What similarity percentage is considered plagiarism?
Most academic institutions consider a similarity score above 15-20% to be a concern, though context matters. Common phrases, citations, and properly quoted text inflate scores. Turnitin reports that instructors typically act on scores above 20%. For web content and SEO, Google treats substantial duplication above 30% as thin or low-quality content.
Does duplicate content hurt SEO rankings?
Yes. Google's Helpful Content system and Panda algorithm filter out near-duplicate pages. Moz research found that pages with high content similarity to existing indexed pages rank significantly lower or do not index at all.

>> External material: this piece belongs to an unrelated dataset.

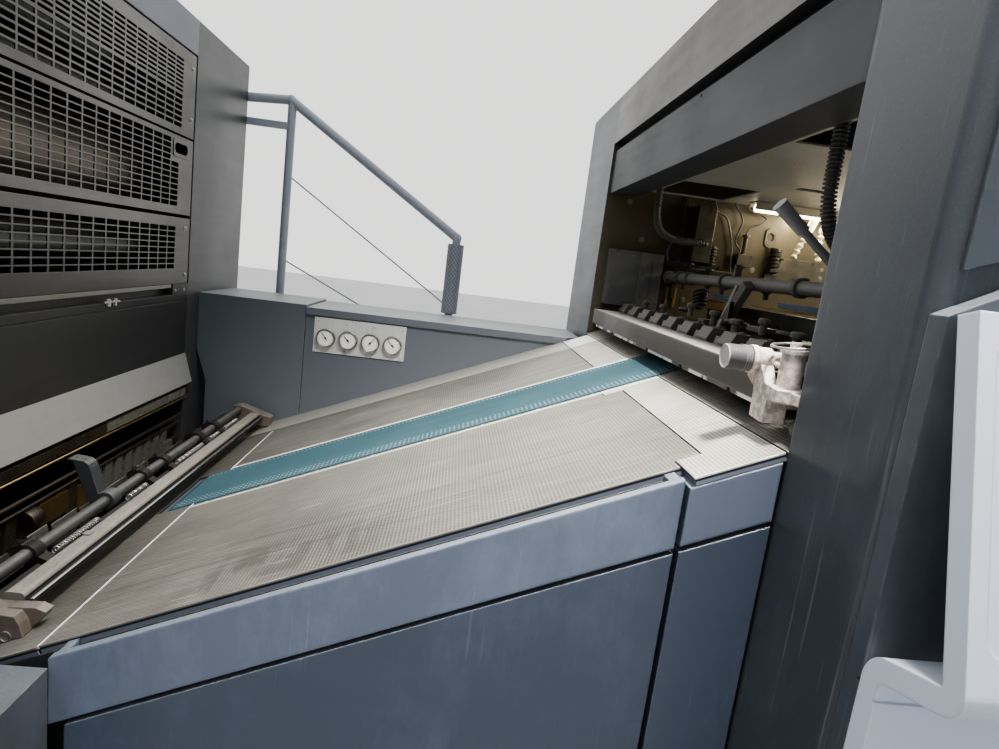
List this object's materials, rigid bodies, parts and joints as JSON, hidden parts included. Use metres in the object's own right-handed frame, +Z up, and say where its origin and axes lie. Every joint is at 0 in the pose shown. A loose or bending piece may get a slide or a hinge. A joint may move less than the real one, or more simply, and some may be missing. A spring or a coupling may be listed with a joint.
{
  "type": "offset printing press infeed section",
  "caption": "Infeed section of a sheet-fed offset press: feeder housing, sloped suction-belt feed table with pressure gauges, and first printing unit behind slotted steel guards.",
  "frame": {"origin": "on the floor under the feed table, on the press centreline midway between the printing side frames", "axes": "+Z up; +X along the press from the printing unit towards the feeder, against the sheet travel; +Y towards the drive side, so the operator stands at -Y"},
  "size_m": [3.736, 2.1673, 2.183],
  "materials": {
    "table_grey": "satin dark grey paint",
    "board_light": "fine cross-grooved, warm light grey, dusty",
    "lay_steel": "brushed, oiled and dusty",
    "belt_teal": "matt woven teal belt",
    "roller_steel": "ground",
    "tray_blue": "satin light blue-grey paint",
    "panel_slate": "satin dark blue-grey paint",
    "cover_dark": "textured dark slate paint",
    "fascia_blue": "satin blue-grey paint",
    "guard_steel": "stainless, smudged",
    "dark_steel": "blackened, oily",
    "plate_bronze": "ground cylinder with ink haze",
    "bar_alu": "milled",
    "cast_grey": "painted casting, worn",
    "cover_bright": "brushed sheet",
    "gauge_plate": "satin plate",
    "knob_black": "matt black",
    "knob_grey": "satin grey, worn",
    "rail_grey": "satin grey paint",
    "ceiling_grey": "dull sheet",
    "hose_grey": "corrugated grey hose",
    "console_grey": "satin light grey paint",
    "pile_brown": "worn dark paint"
  },
  "bodies": {
    "press": {"table_base": "table_grey", "feed_board": "board_light", "end_board": "board_light", "entry_plate": "dark_steel", "lay_plate": "lay_steel", "suction_belt": "belt_teal", "shafts": "roller_steel", "tray_cover": "tray_blue", "lower_panel": "panel_slate", "step_cover": "cover_dark", "drive_wall": "cover_dark", "gauge_panel": "gauge_plate", "handrail": "rail_grey", "unit_core": "table_grey", "unit_side_operator": "cover_dark", "unit_side_drive": "cover_dark", "unit_fascia": "fascia_blue", "fixed_guards": "guard_steel", "ledge": "bar_alu", "unit_apron": "dark_steel", "lead_plate": "guard_steel", "bay_rollers": "dark_steel", "plate_cylinder": "plate_bronze", "infeed_bars": "dark_steel", "front_lay_shaft": "roller_steel", "smoother_bar": "bar_alu", "bar_castings": "cast_grey", "post_near": "cover_dark", "post_far": "cover_dark", "feeder_beam": "cover_dark", "beam_cover": "cover_bright", "feeder_ceiling": "ceiling_grey", "front_bar": "cast_grey", "knob_casting": "cast_grey", "hold_down_blocks": "dark_steel", "lever_bracket": "dark_steel", "console": "console_grey", "operator_cover": "cover_dark", "hoses": "hose_grey", "wall_fittings": "cast_grey", "suction_head": "dark_steel", "pile_table": "pile_brown"},
    "guard": {"middle_guard": "guard_steel"},
    "knob": {"knob": "knob_grey"},
    "lever": {"lever": "knob_black"}
  },
  "joints": [
    {"name": "guard_hinge", "type": "hinge", "parent": "press", "child": "guard", "pos_m": [-0.872, 0, 1.63], "axis": [0, 1, 0], "range_deg": [0, 80]},
    {"name": "knob_turn", "type": "hinge", "parent": "press", "child": "knob", "pos_m": [0.386, -0.58, 1.512], "axis": [1, 0, 0], "continuous": true},
    {"name": "lever_pivot", "type": "hinge", "parent": "press", "child": "lever", "pos_m": [0.62, -0.45, 1.6216], "axis": [0, 1, 0], "range_deg": [-20, 30]}
  ]
}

Using canonical tags helps, but the best fix is original writing. Aim for under 10% similarity on content you want to rank.
Can plagiarism checkers detect AI-generated content?
Some checkers now include AI detection alongside traditional similarity scoring. Tools like Turnitin AI Detection and Copyleaks flag probabilistic patterns in text that suggest machine generation. However, AI detection is not 100% accurate. A 2023 Stanford study found false positive rates up to 17% on non-native English writers. Use AI detection as a signal, not a verdict.
What is mosaic plagiarism?
Mosaic plagiarism, also called patchwork plagiarism, occurs when a writer lifts phrases from a source and weaves them into their own text without quotes or attribution, or swaps synonyms while keeping the original sentence structure. It's harder for checkers to catch than verbatim copying but is still academically dishonest and can trigger manual review flags.
Is self-plagiarism a real concern?
Yes. Reusing your own previously published work without disclosure is considered self-plagiarism in academic settings and duplicate content in SEO. IEEE guidelines require disclosure when reusing substantial portions of prior work. For web content, republishing articles verbatim across domains dilutes PageRank and can trigger Google's duplicate content filters unless you use canonical tags.